Benefits of Exercise Physiology for Skills-building to Engage in Community Sports

By Sarah Mengel l Accredited Exercise Physiologist
Share via
metphys exercise health therapy darlingdowns

Communities that participate in sport and recreation develop strong social bonds and therefore are generally safer places to live. The people who live in these areas are generally healthier and happier in comparison to places where physical activity isn’t a priority. Sport and recreation build stronger, healthier, happier and safer communities. Research has shown that physically active children perform better at school as it enhances their cognitive behaviour, improve concentration and memory retention.

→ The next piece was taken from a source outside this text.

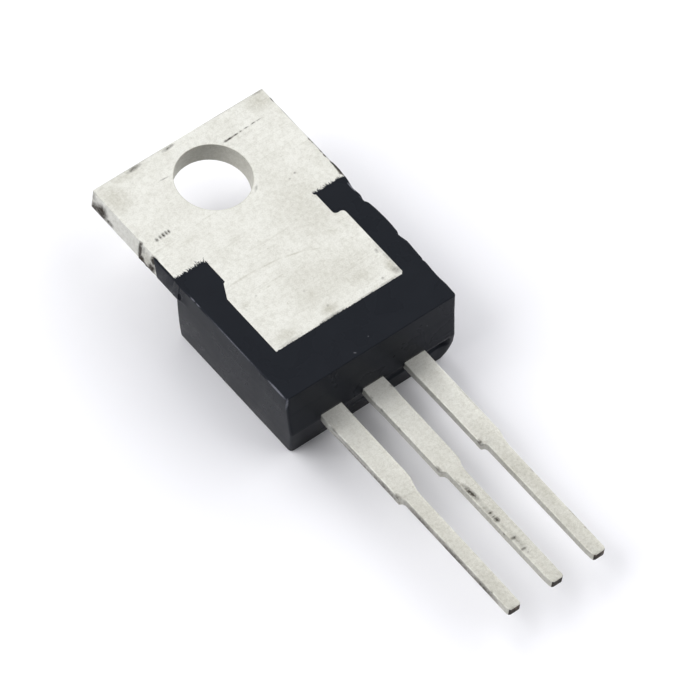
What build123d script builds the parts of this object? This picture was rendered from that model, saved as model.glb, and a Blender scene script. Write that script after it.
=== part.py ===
from build123d import *
import os

# Pulse width modulation switch in a three-lead moulded power package, in millimetres.
# It lies face down: the moulded front rests on z = 0 and the bare metal back faces up.
# Lengths are measured from the lead end of the moulding, with +y towards the tab.

# Whole package
thickness = 4.5
body_length = 8.8
tab_width = 10.28
tab_length = 6.3
lead_length = 13.5

# Heat sink frame: tab, paddle and source lead, stamped in one piece from dual-gauge copper
plate_gauge = 1.25
hole_diameter = 3.82
hole_to_tab_end = 2.72
key_depth = 1.81
key_length = 1.45
pad_wall = 1.27
pad_to_lead_end = 2.83
chamfer_shoulder_length = 0.84
round_shoulder_radius = 0.2
lock_ledge = 0.32
lock_gauge = 0.6
plate_edge_radius = 0.06

# Leads
pitch = 2.54
lead_gauge = 0.45
back_to_lead_centre = 2.745
wide_lead = 1.25
narrow_lead = 0.78
wide_length = 5.85
stub_length = 0.4
stub_reach = 0.03
taper_length = 0.25
tip_chamfer = 0.1
joggle_start = 0.75
joggle_radius = 0.35
joggle_gap = 0.3
bond_pad_width = 2.1
bond_pad_start = 0.6
bond_pad_length = 1.6
anchor_hole = 0.5

# Switch die, its solder and its aluminium bond wires
die_width = 3.4
die_length = 2.9
die_thickness = 0.3
solder_margin = 0.12
solder_thickness = 0.06
drain_wire_diameter = 0.3
source_wire_diameter = 0.3
control_wire_diameter = 0.15
wire_foot_length = 0.5
wire_foot_spread = 1.3
wire_bend = 0.7
lead_loop_drop = 0.4
lead_loop_run = 0.4
source_loop_drop = 0.45
source_loop_run = 0.3
bond_inset = 0.45
source_wire_spread = 1.1
source_bond_gap = 0.5

# Moulding
body_overhang = 0.01
side_draft_inset = 0.42
lead_end_back_inset = 0.42
lead_end_front_inset = 0.15
tab_end_setback = 0.2
tab_end_draft_inset = 0.18
corner_radius = 0.22
front_edge_radius = 0.18
strip_thickness = 0.11
strip_overlap = 0.8
left_strip_length = 1.5
right_strip_length = 0.9
strip_slant = 0.45

# Levels and stations worked out from the sizes above
plate_front = thickness - plate_gauge
lead_centre = thickness - back_to_lead_centre
lead_front = lead_centre - lead_gauge / 2
solder_front = plate_front - solder_thickness
die_front = solder_front - die_thickness
tab_end = body_length + tab_length
shoulder = body_length - key_length
neck_half = tab_width / 2 - key_depth
pad_half = tab_width / 2 - pad_wall
body_half = tab_width / 2 + body_overhang
die_y = (pad_to_lead_end + shoulder) / 2
middle = (tab_end - lead_length) / 2


def slab(outline, low, high):
    """Extrudes a closed outline of x, y points between two heights."""
    return Pos(0, 0, low) * extrude(make_face(Polyline(*outline, close=True)), high - low)


def upright_edge(solid, x, y):
    """The upright edge of a solid that stands nearest to one x, y place."""
    return solid.edges().filter_by(Axis.Z).sort_by_distance((x, y, (plate_front + thickness) / 2))[0]


def plate():
    """Tab, neck and paddle, with one chamfered and one rounded shoulder below the keys."""
    half = tab_width / 2
    outline = [
        (-half, tab_end),
        (-half, body_length),
        (-neck_half, body_length),
        (-neck_half, shoulder),
        (-pad_half, shoulder - chamfer_shoulder_length),
        (-pad_half, pad_to_lead_end),
        (pad_half, pad_to_lead_end),
        (pad_half, shoulder),
        (neck_half, shoulder),
        (neck_half, body_length),
        (half, body_length),
        (half, tab_end),
    ]
    metal = slab(outline, plate_front, thickness)
    corners = [upright_edge(metal, pad_half, shoulder), upright_edge(metal, neck_half, shoulder)]
    metal = fillet(corners, round_shoulder_radius)
    rim = metal.faces().sort_by(Axis.Y)[-1].edges().filter_by(Axis.X)
    metal = fillet(rim, plate_edge_radius)
    hole = Pos(0, tab_end - hole_to_tab_end, plate_front) * Cylinder(
        hole_diameter / 2, plate_gauge, align=(Align.CENTER, Align.CENTER, Align.MIN)
    )
    return metal - hole


def lock_step():
    """Ledge around the front half of the paddle, which the moulding grips."""
    reach = pad_half + lock_ledge
    outline = [
        (-reach, pad_to_lead_end - lock_ledge),
        (reach, pad_to_lead_end - lock_ledge),
        (reach, shoulder - chamfer_shoulder_length),
        (-reach, shoulder - chamfer_shoulder_length),
    ]
    return slab(outline, plate_front, plate_front + lock_gauge)


def lead_blade(x):
    """Outer part of a lead: wide root with cut dambar stubs, then a narrow blade with a bevelled tip."""
    wide = wide_lead / 2
    narrow = narrow_lead / 2
    stub = wide + stub_reach
    side = [
        (wide, 0),
        (wide, stub_length - wide_length),
        (stub, stub_length - wide_length),
        (stub, -wide_length),
        (narrow, -wide_length - taper_length),
        (narrow, tip_chamfer - lead_length),
        (narrow - tip_chamfer, -lead_length),
    ]
    outline = side + [(-a, b) for a, b in reversed(side)]
    blade = slab(outline, lead_centre - lead_gauge / 2, lead_centre + lead_gauge / 2)
    return Pos(x, 0, 0) * blade


def joggle():
    """Source lead inside the moulding, bent up from the lead plane to the paddle."""
    high = plate_front + lead_gauge / 2
    turn = pad_to_lead_end - lock_ledge - joggle_gap
    route = FilletPolyline(
        (0, lead_centre),
        (joggle_start, lead_centre),
        (turn, high),
        (pad_to_lead_end, high),
        radius=joggle_radius,
    )
    strip = Plane.YZ * trace(route, lead_gauge)
    return extrude(strip, wide_lead / 2, both=True)


def bond_pad(x):
    """Inner end of an outer lead: a flat pad with an anchor hole that the moulding fills."""
    pad_end = bond_pad_start + bond_pad_length
    half = bond_pad_width / 2
    outline = [
        (x - wide_lead / 2, 0),
        (x + wide_lead / 2, 0),
        (x + wide_lead / 2, bond_pad_start),
        (x + half, bond_pad_start),
        (x + half, pad_end),
        (x - half, pad_end),
        (x - half, bond_pad_start),
        (x - wide_lead / 2, bond_pad_start),
    ]
    pad = slab(outline, lead_centre - lead_gauge / 2, lead_centre + lead_gauge / 2)
    return pad - Pos(x, bond_pad_start, lead_centre) * Cylinder(anchor_hole / 2, 2 * lead_gauge)


def heat_sink_frame():
    return plate() + lock_step() + joggle() + lead_blade(0)


def outer_lead(x):
    return lead_blade(x) + bond_pad(x)


def die_attach_solder():
    width = die_width + 2 * solder_margin
    length = die_length + 2 * solder_margin
    return Pos(0, die_y, (solder_front + plate_front) / 2) * Box(width, length, solder_thickness)


def switch_die():
    return Pos(0, die_y, (die_front + solder_front) / 2) * Box(die_width, die_length, die_thickness)


def bond_wire(start, end, diameter, drop, run):
    """Wire looped in an upright plane between two surfaces, with a flat wedge foot on each.

    The loop hangs drop below the lower surface, and takes run to get there from each foot.
    """
    radius = diameter / 2
    first = Vector(*start)
    last = Vector(*end)
    along = Vector(last.X - first.X, last.Y - first.Y, 0)
    span = along.length
    along = along.normalized()
    half = wire_foot_length / 2
    low = min(first.Z, last.Z) - drop - radius

    def station(distance, height):
        return first + along * distance + Vector(0, 0, height - first.Z)

    route = FilletPolyline(
        station(-half, first.Z - radius),
        station(half, first.Z - radius),
        station(half + run, low),
        station(span - half - run, low),
        station(span - half, last.Z - radius),
        station(span + half, last.Z - radius),
        radius=diameter * wire_bend,
    )
    wire = sweep(Plane(origin=route @ 0, z_dir=route % 0) * Circle(radius), path=route)
    width = diameter * wire_foot_spread
    foot = Box(wire_foot_length, width, radius, align=(Align.CENTER, Align.CENTER, Align.MIN))
    for distance, level in ((0, first.Z), (span, last.Z)):
        wire += Plane(origin=station(distance, level), x_dir=along, z_dir=(0, 0, -1)) * foot
    return wire


def drain_bond_wire():
    start = (-die_width / 2 + bond_inset, die_y - die_length / 2 + bond_inset, die_front)
    end = (-pitch, bond_pad_start + bond_pad_length - bond_inset, lead_front)
    return bond_wire(start, end, drain_wire_diameter, lead_loop_drop, lead_loop_run)


def control_bond_wire():
    start = (die_width / 2 - bond_inset, die_y - die_length / 2 + bond_inset, die_front)
    end = (pitch, bond_pad_start + bond_pad_length - bond_inset, lead_front)
    return bond_wire(start, end, control_wire_diameter, lead_loop_drop, lead_loop_run)


def source_bond_wire(x):
    """Down bond from the die to the paddle beside it, on the tab side."""
    die_edge = die_y + die_length / 2
    landing = die_edge + solder_margin + source_bond_gap
    start = (x, die_edge - bond_inset - wire_foot_length, die_front)
    end = (x, landing, plate_front)
    return bond_wire(start, end, source_wire_diameter, source_loop_drop, source_loop_run)


def side_strip(side, length):
    """Thin skin of moulding that runs along one edge of the tab, as deep as the tab."""
    inner = tab_width / 2
    outer = inner + strip_thickness
    profile = [
        (body_length - strip_overlap, plate_front),
        (body_length + length - strip_slant, plate_front),
        (body_length + length, thickness),
        (body_length - strip_overlap, thickness),
    ]
    skin = Plane.YZ * make_face(Polyline(*profile, close=True))
    return Pos(side * inner, 0, 0) * extrude(skin, side * (outer - inner))


def block():
    """Moulding before the metal is taken out: drafted on all sides, parted at the lead plane."""
    end_profile = [
        (lead_end_front_inset, 0),
        (0, lead_centre),
        (lead_end_back_inset, thickness),
        (body_length, thickness),
        (body_length, plate_front),
        (body_length - tab_end_setback, plate_front),
        (body_length - tab_end_setback - tab_end_draft_inset, 0),
    ]
    side_profile = [
        (-body_half, thickness),
        (body_half, thickness),
        (body_half - side_draft_inset, 0),
        (-body_half + side_draft_inset, 0),
    ]
    lengthways = extrude(Plane.YZ * make_face(Polyline(*end_profile, close=True)), tab_width, both=True)
    across = extrude(Plane.XZ * make_face(Polyline(*side_profile, close=True)), 2 * body_length, both=True)
    solid = lengthways & across
    lead_end = [e for e in solid.edges() if e.center().Y < lead_end_back_inset]
    upright = [e for e in lead_end if abs(e.tangent_at(0.5).Z) > abs(e.tangent_at(0.5).X)]
    solid = fillet(upright, corner_radius)
    front = solid.faces().sort_by(Axis.Z)[0]
    return fillet(front.edges(), front_edge_radius)


def moulded_body(inner_pieces):
    solid = block() + side_strip(-1, left_strip_length) + side_strip(1, right_strip_length)
    for piece in inner_pieces:
        solid -= piece
    return solid


def build():
    """Every piece by its node name."""
    pieces = {
        "heat_sink_frame": heat_sink_frame(),
        "drain_lead": outer_lead(-pitch),
        "control_lead": outer_lead(pitch),
        "die_attach_solder": die_attach_solder(),
        "switch_die": switch_die(),
        "drain_bond_wire": drain_bond_wire(),
        "source_bond_wire_left": source_bond_wire(-source_wire_spread),
        "source_bond_wire_right": source_bond_wire(source_wire_spread),
        "control_bond_wire": control_bond_wire(),
    }
    pieces["moulded_body"] = moulded_body(pieces.values())
    return pieces


os.makedirs("parts", exist_ok=True)
for name, piece in build().items():
    export_step(Pos(0, -middle, 0) * piece, f"parts/{name}.step")
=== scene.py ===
import math
from functools import partial

import bmesh
import bpy
from mathutils import Matrix, Vector, geometry, noise


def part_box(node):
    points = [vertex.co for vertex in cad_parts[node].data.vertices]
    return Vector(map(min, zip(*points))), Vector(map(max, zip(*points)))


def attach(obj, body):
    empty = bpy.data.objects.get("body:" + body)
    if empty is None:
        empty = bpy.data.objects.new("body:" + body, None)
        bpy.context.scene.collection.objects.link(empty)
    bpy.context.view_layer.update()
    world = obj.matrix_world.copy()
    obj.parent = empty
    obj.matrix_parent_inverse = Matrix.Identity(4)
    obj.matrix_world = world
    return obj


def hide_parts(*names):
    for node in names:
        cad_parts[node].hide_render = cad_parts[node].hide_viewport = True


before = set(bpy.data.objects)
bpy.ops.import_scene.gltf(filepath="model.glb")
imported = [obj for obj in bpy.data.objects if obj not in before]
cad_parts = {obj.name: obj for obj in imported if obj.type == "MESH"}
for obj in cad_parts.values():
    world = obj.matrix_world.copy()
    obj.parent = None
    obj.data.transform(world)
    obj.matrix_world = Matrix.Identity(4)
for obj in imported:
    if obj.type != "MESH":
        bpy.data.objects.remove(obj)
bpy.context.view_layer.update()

mm = 0.001
drainLow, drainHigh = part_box("drain_lead")
controlLow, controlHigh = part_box("control_lead")
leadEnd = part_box("moulded_body")[0].y  # the lead end of the moulding: every length along the part starts here
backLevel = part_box("heat_sink_frame")[1].z / mm
leadTop = drainHigh.z / mm
leadGauge = (drainHigh.z - drainLow.z) / mm
leadLevel = drainLow.z / mm + leadGauge / 2


def at(x, y, z):
    # a place in millimetres, with y from the lead end of the moulding, as a point of the shared frame
    return Vector((x * mm, y * mm + leadEnd, z * mm))


def linear(hexColour):
    # sRGB hex to the linear colour that a shader takes
    parts = [int(hexColour[i:i + 2], 16) / 255 for i in (1, 3, 5)]
    return [c / 12.92 if c <= 0.04045 else ((c + 0.055) / 1.055) ** 2.4 for c in parts] + [1]


def addNode(tree, kind, inputs=None, **settings):
    # one node with its settings, a shader node unless its kind says what it is; an input is given a value, or
    # the node or the output socket that feeds it
    node = tree.nodes.new(kind if "Node" in kind else "ShaderNode" + kind)
    for name, value in settings.items():
        setattr(node, name, value)
    for name, value in (inputs or {}).items():
        if isinstance(value, bpy.types.Node):
            value = next(socket for socket in value.outputs if socket.enabled)
        if isinstance(value, bpy.types.NodeSocket):
            tree.links.new(value, node.inputs[name])
        else:
            node.inputs[name].default_value = value
    return node


def newMaterial(name, recipe, *values):
    # a material whose recipe is given what adds its nodes and the place on the object, and gives its shader
    material = bpy.data.materials.new(name)
    material.use_nodes = True
    material.node_tree.nodes.clear()
    add = partial(addNode, material.node_tree)
    add("OutputMaterial", {"Surface": recipe(add, add("TexCoord").outputs["Object"], *values)})
    return material


def tableAt(rows, place):
    # straight-line value between the rows of a table of (place, value), held level past its ends
    if place <= rows[0][0]:
        return rows[0][1]
    for (a, low), (b, high) in zip(rows, rows[1:]):
        if place <= b:
            return low + (high - low) * (place - a) / (b - a)
    return rows[-1][1]


patchGain = 1.6  # how much stronger the middle of a patch is than what is shown, so that its core is solid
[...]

At MET Phys we have a range of clients but this story is about one in particular who is autistic. He is a young male client who had signed up for the junior Auskick program here in Toowoomba.  He was anxious and excited on sign up day as this was his first time playing the sport. After his first session he decided that he didn’t ever want to play Auskick again as he was no good! After hearing this we organised an exercise physiology “AFL” skill session to help build his confidence and technique. This allowed him to experience the game in a relaxed, controlled environment, permitting his confidence to grow, eliminating some of those initial fears. After the one on one AFL specific session, he said that he could play Auskick and all it would take to continue is to practice! What a win!! He went to his second training session filled with a sense of confidence knowing that he had the basic skills to train and fit in with the other kids and have fun.

The benefits of sport and activities with children are self-esteem, better social skills, confidence, and it helps with the control of emotions, patience, develops teamwork, reduces anti-social behaviour and camaraderie (joining a team gives children a sense of belonging).

Exercise physiologists are specially experienced and understand the complexities around working with children and young people living with illness, disability or other difficulties. They also have the skills and knowledge to prescribe effective exercise interventions that are suited to the individual’s specific needs with a therapeutic approach aiming to improve quality of life or disease management.